**Written instruction**
Return, exactly as written, the run of lines that begins at the line containing "Write part 2" and ends at the line containing "return dirt *". Nothing outside that run belongs in the answer.

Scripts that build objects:
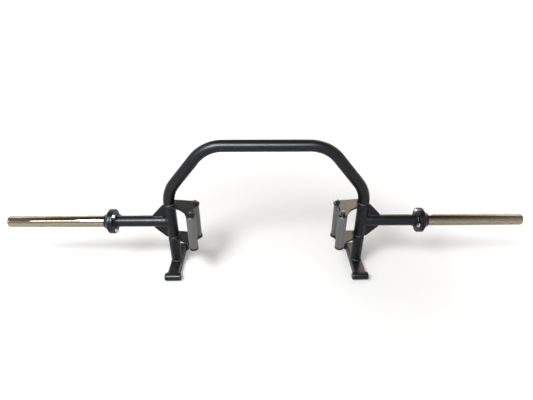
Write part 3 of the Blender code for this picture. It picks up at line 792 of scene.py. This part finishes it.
bar_round = 0.004
bar_edge = arc((bar_r - bar_round, bar_half - bar_round), bar_round, 90.0, 0.0, 9)
half_profile = [(0.0, bar_half)] + bar_edge
other_half = [(radius, -height) for radius, height in reversed(half_profile)]
bar_mesh = turned(half_profile + other_half, ring=False)
bar_weld_leg = 0.0030
top_toe_inset, top_toe_lean, top_tilt = 0.0012, math.radians(12.0), 0.1
flank_start, flank_end = -60.0, 48.0
foot_weld_spread = 52.0
for side_name, side in sides.items():
    channel = coated(f"foot_{side_name}", channel_mesh, [f"foot_channel_{side_name}"],
                     Matrix.Translation((side * arm_x, 0.0, 0.0)))
    edges = channel.modifiers.new("coated_edges", "BEVEL")
    edges.width = 0.0006
    edges.segments = 2
    edges.limit_method = "ANGLE"
    edges.angle_limit = math.radians(40)
    level_faces(channel)
    for end_name, end in (("front", -1), ("rear", 1)):
        node = f"foot_bar_{side_name}" if end_name == "front" else f"foot_bar_rear_{side_name}"
        coated(f"round_bar_{end_name}_{side_name}", bar_mesh, [node],
               facing(1, (side * arm_x, end * bar_y, bar_r)))
        stations = []
        for x in (bend_x, -bend_x):
            on_channel = Vector((side * arm_x + x, end * (channel_reach - top_toe_inset), channel_top))
            on_bar = Vector((side * arm_x + x, end * (bar_y - bar_r * math.sin(top_toe_lean)),
                             bar_r + bar_r * math.cos(top_toe_lean)))
            stations.append([on_channel, on_bar, Vector((0.0, -top_tilt * end, 1.0))])
        coated(f"bar_weld_top_{end_name}_{side_name}", bead(stations, crown=0.0004, depth=0.0025))
        for flank_name, flank in (("inner", -side), ("outer", side)):
            away = Vector((flank, 0.0, 0.0))
            stations = []
            for y, z in arc((0, 0), 1.0, flank_start, flank_end, 19):
                edge = Vector((side * arm_x + flank * channel_half,
                               end * (bar_y - bar_r * y), bar_r + bar_r * z))
                back = Vector((0.0, -end * y, z))
                stations.append([edge + back * bar_weld_leg, edge + away * bar_weld_leg, back + away])
            coated(f"bar_weld_{flank_name}_{end_name}_{side_name}",
                   bead(stations, crown=0.0006, depth=0.002))
        seat, up = Vector((side * arm_x, 0.0, channel_top)), Vector((0.0, 0.0, 1.0))
        first_deg, last_deg = end * 90.0 - foot_weld_spread, end * 90.0 + foot_weld_spread
        stations = [ring_station(seat, Vector((x, y, 0.0)), up)
                    for x, y in arc((0, 0), 1.0, first_deg, last_deg, 40)]
        coated(f"foot_weld_{end_name}_{side_name}", bead(stations))


# Studio
# A plain white floor that turns to clean white away from the bar, a surround that is pale all round
# and darker overhead, and one soft lamp above, in front and to the left. The cool lamps in front and
# the warm ones behind show only as reflections in the steel.

floor_half = 40.0
floor_corners = [(x * floor_half, y * floor_half, 0.0) for x, y in ((-1, -1), (1, -1), (1, 1), (-1, 1))]
floor_mesh = bpy.data.meshes.new("floor")
floor_mesh.from_pydata(floor_corners, [], [(0, 1, 2, 3)])
floor = bpy.data.objects.new("floor", floor_mesh)
bpy.context.scene.collection.objects.link(floor)
paper = new_finish("white_paper", (0.78, 0.78, 0.78), 0.0, 0.9)
nodes, links = paper.node_tree.nodes, paper.node_tree.links
ray = nodes.new("ShaderNodeLightPath")
seen = ray.outputs["Is Camera Ray"]
for other in ("Is Glossy Ray", "Is Transmission Ray"):
    either = nodes.new("ShaderNodeMath")
    either.operation = "MAXIMUM"
    links.new(seen, either.inputs[0])
    links.new(ray.outputs[other], either.inputs[1])
    seen = either.outputs["Value"]
spot = nodes.new("ShaderNodeNewGeometry")
distance = nodes.new("ShaderNodeVectorMath")
distance.operation = "LENGTH"
links.new(spot.outputs["Position"], distance.inputs[0])
away = nodes.new("ShaderNodeMapRange")
away.interpolation_type = "SMOOTHSTEP"
away.inputs["From Min"].default_value = 0.5
away.inputs["From Max"].default_value = 1.9
away.inputs["To Min"].default_value = 0.15
away.inputs["To Max"].default_value = 0.75
links.new(distance.outputs["Value"], away.inputs["Value"])
share = nodes.new("ShaderNodeMath")
share.operation = "MULTIPLY"
links.new(seen, share.inputs[0])
links.new(away.outputs["Result"], share.inputs[1])
clean_white = nodes.new("ShaderNodeEmission")
links.new(share.outputs["Value"], clean_white.inputs["Strength"])
both = nodes.new("ShaderNodeAddShader")
links.new(nodes["Principled BSDF"].outputs["BSDF"], both.inputs[0])
links.new(clean_white.outputs["Emission"], both.inputs[1])
links.new(both.outputs["Shader"], nodes["Material Output"].inputs["Surface"])
floor_mesh.materials.append(paper)

world = bpy.data.worlds.new("surround")
bpy.context.scene.world = world
world.use_nodes = True
nodes, links = world.node_tree.nodes, world.node_tree.links
way = nodes.new("ShaderNodeTexCoord")
height = nodes.new("ShaderNodeSeparateXYZ")
ramp = nodes.new("ShaderNodeValToRGB")
below, above = ramp.color_ramp.elements
below.position, above.position = 0.30, 1.0
below.color = (1.0, 1.0, 1.0, 1.0)
above.color = (0.06, 0.055, 0.05, 1.0)
ramp.color_ramp.elements.new(0.64).color = (0.50, 0.47, 0.43, 1.0)
links.new(way.outputs["Generated"], height.inputs["Vector"])
links.new(height.outputs["Z"], ramp.inputs["Fac"])
links.new(ramp.outputs["Color"], nodes["Background"].inputs["Color"])


def soft_lamp(name, spot, target, size, power, colour):
    lamp_data = bpy.data.lights.new(name, "AREA")
    lamp_data.shape = "RECTANGLE"
    lamp_data.size, lamp_data.size_y = size
    lamp_data.energy = power
    lamp_data.color = colour
    lamp = bpy.data.objects.new(name, lamp_data)
    bpy.context.scene.collection.objects.link(lamp)
    lamp.visible_camera = False
    lamp.location = spot
    lamp.rotation_euler = (Vector(target) - Vector(spot)).to_track_quat("-Z", "Y").to_euler()
    return lamp


soft_lamp("key_lamp", (-1.2, -1.5, 2.6), (0.0, 0.0, 0.2), (1.0, 0.8), 84.0, (1.0, 1.0, 1.0))
only_reflected = (
    ("glint_lamp", (-0.6, -1.9, 2.1), (-0.6, 0.0, 0.3), (2.0, 0.5), 290.0, (0.70, 0.85, 1.0)),
    ("sleeve_glint_lamp", (-2.45, -1.9, 2.1), (-2.45, 0.0, 0.3), (1.7, 0.5), 34.0, (0.92, 0.95, 1.0)),
    ("window_lamp", (0.95, 1.95, 1.65), (0.38, 0.0, 0.2), (0.8, 0.6), 13.0, (1.0, 0.84, 0.61)),
    ("wall_lamp_right", (2.1, 2.1, 1.7), (0.9, 0.0, 0.25), (3.0, 1.6), 29.0, (1.0, 0.85, 0.64)),
    ("wall_lamp_left", (-2.5, 2.1, 1.7), (-0.9, 0.0, 0.25), (2.4, 1.6), 24.0, (1.0, 0.87, 0.70)))
for lamp_values in only_reflected:
    soft_lamp(*lamp_values).visible_diffuse = False

focal_px, width_px, sensor = 395, 533, 36.0
camera_data = bpy.data.cameras.new("camera")
camera_data.lens = sensor * focal_px / width_px
camera_data.sensor_width = sensor
camera_data.sensor_fit = "HORIZONTAL"
camera = bpy.data.objects.new("camera", camera_data)
bpy.context.scene.collection.objects.link(camera)
camera.location = (-0.01336, -1.42489, 1.19944)
camera.rotation_euler = [math.radians(a) for a in (59.0028, -0.0229, -0.5179)]
bpy.context.scene.camera = camera
bpy.context.scene.view_settings.view_transform = "Standard"
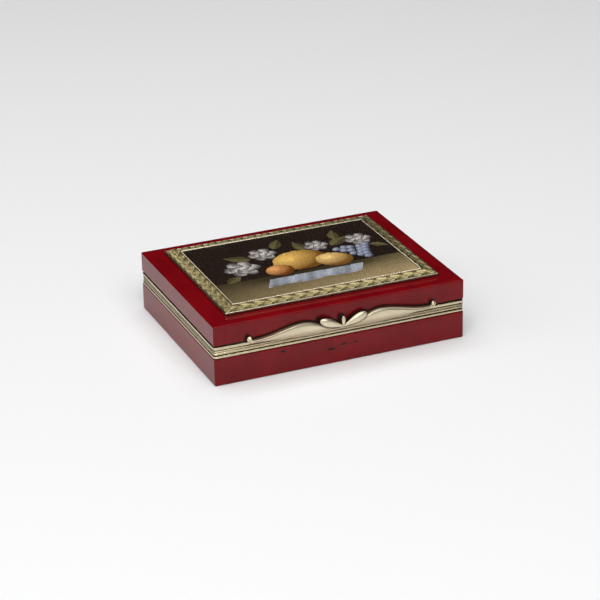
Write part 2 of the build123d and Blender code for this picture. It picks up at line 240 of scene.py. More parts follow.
def thumbpieceDirt(x, y, z, grain):
    # Dirt below a line that follows the wings, and in ovals, on the front of the lid alone
    look = redStone
    span = 4.0            # the ramp holds heights from the lid's lower edge up to this
    reach = look["thumbDirt"][-1][0]
    stops = [(u / reach, ((height - lidLow[2]) / span,) * 3) for u, height in look["thumbDirt"]]
    sockets = {"Fac": x.abs() / reach}
    line = grain.finish.node("ValToRGB", {"stops": stops}, sockets, "Color") * span + lidLow[2]
    dirt = (line - z + (grain - 0.5) * 0.3).step(-0.12, 0.12) * x.abs().step(reach, reach - 0.4)
    for oval in look["ovalDirt"]:
        dirt = dirt.largest(ovalDistance(x.abs(), z, oval).step(1.15, 0.75))
    return dirt * y.step(stoneFront + 0.4, stoneFront + 0.1) * z.step(lidLow[2] - 1, lidLow[2])


def makeRedStone():
    # Clouds of two reds, thin dark veins where a warped noise crosses its middle, flecks, and
    # dirt round the thumbpiece and along the rims
    look = redStone
    stone = Finish("redStone", Roughness=look["roughness"], IOR=look["ior"])
    x, y, z = stone.axis("X"), stone.axis("Y"), stone.axis("Z")
    clouds = stone.noise(look["cloudSize"], detail=4.0, warp=0.6)
    grain = stone.noise(0.7, detail=3.0)
    colour = stone.mix(clouds.step(0.3, 0.7) * 0.75 + grain * 0.25, look["deep"], look["bright"])
    web = stone.noise(16.0, detail=5.0, roughness=0.6, warp=1.2, move=(3.1, 7.7, 1.3))
    veins = (web - 0.5).abs().step(0.012, 0.0) * stone.noise(11.0, move=(9, 2, 5)).step(0.55, 0.75)
    marks = stoneFlecks(stone, x, y, z)
    dirt = thumbpieceDirt(x, y, z, grain)
    atRims = ((z - baseTop).abs().step(0.3, 0.12) * 0.6).largest((z - lidLow[2]).abs().step(0.38, 0.2))
    colour = stone.mix(veins * 0.55, colour, look["vein"])
    colour = stone.mix(marks * 0.97, colour, look["dirt"])
    colour = stone.mix(dirt.largest(atRims) * 0.95, colour, look["dirt"])
    dark = (veins * 0.55).largest(marks * 0.97)
    return stone.set(
        Base_Color=colour,
        Roughness=look["roughness"] + (grain - 0.5) * 0.05 + dark * 0.12 + dirt * 0.5,
        Normal=stone.bump(stone.noise(14.0, detail=1.0), 0.02),
    ).material


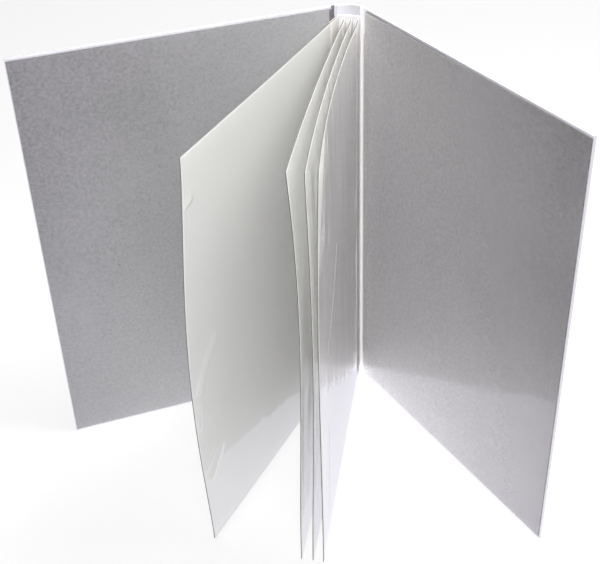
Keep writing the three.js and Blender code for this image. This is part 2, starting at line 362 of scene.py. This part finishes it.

**Answer to the task**
Write part 2 of the build123d and Blender code for this picture. It picks up at line 240 of scene.py. More parts follow.
def thumbpieceDirt(x, y, z, grain):
    # Dirt below a line that follows the wings, and in ovals, on the front of the lid alone
    look = redStone
    span = 4.0            # the ramp holds heights from the lid's lower edge up to this
    reach = look["thumbDirt"][-1][0]
    stops = [(u / reach, ((height - lidLow[2]) / span,) * 3) for u, height in look["thumbDirt"]]
    sockets = {"Fac": x.abs() / reach}
    line = grain.finish.node("ValToRGB", {"stops": stops}, sockets, "Color") * span + lidLow[2]
    dirt = (line - z + (grain - 0.5) * 0.3).step(-0.12, 0.12) * x.abs().step(reach, reach - 0.4)
    for oval in look["ovalDirt"]:
        dirt = dirt.largest(ovalDistance(x.abs(), z, oval).step(1.15, 0.75))
    return dirt * y.step(stoneFront + 0.4, stoneFront + 0.1) * z.step(lidLow[2] - 1, lidLow[2])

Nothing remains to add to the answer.